Hanna’s job is to help them set a finance plan and see which tasks are feasible with the money they have.

But for Hanna, who is from the Bahamas, it’s more than a job. It’s about making community involvement a part of who you are as a person.

“Anywhere I go I feel the need to be more connected to the community. Flint especially is a place where you see such need for community improvement and community development. As soon as I heard of the position I was really intrigued,” he said. “Getting involved with the community helps you get a better understanding of where you live.”

“Even when I co-op I try to volunteer weekly. I enjoy it. It’s fun. You absolutely never know when you will be in a position to need some assistance or the community you are from might be in dire need.

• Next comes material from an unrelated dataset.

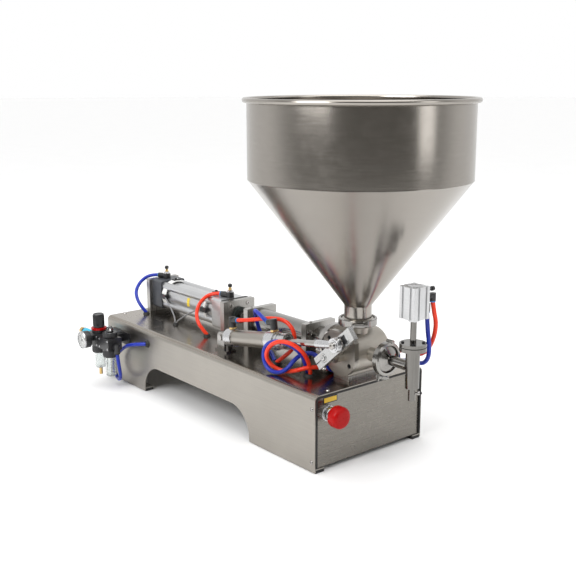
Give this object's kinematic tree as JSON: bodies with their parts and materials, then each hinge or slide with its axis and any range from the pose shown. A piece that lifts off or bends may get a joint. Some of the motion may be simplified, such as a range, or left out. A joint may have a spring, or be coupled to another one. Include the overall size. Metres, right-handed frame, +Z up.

You should always be willing to give back because you never know when you might need something given to you.”

Each term, the hope is to have several Kettering students working on new projects in the community. It’s a win-win situation for the students and the community.

“With these students they are fiercely independent and they work on much higher level projects than maybe an intern at an agency. They are working on things such as pop up museums, park designs and important projects,” Wyatt said. “Kettering’s mantra is to develop student leaders, prepare students for lives of leadership and service. This goes right to it. Any city they live in, every city is experiencing challenges like this. It’s another practical way of getting them involved in city problems and solutions.”

The work that has already been happening along the University Avenue Corridor and the work the students will be helping with is a sign that positive changes are coming.

“For example, having the Mott Park Recreation Area as an outlet for fun activities is something great to focus on,” Stock said. “When you see things like that, it’s a milestone in people's minds that positive change is happening. It’s all leading toward this goal of having more private investment in this area. We are taking the steps and doing the work to be on our way to having this exceptional University Avenue Corridor.”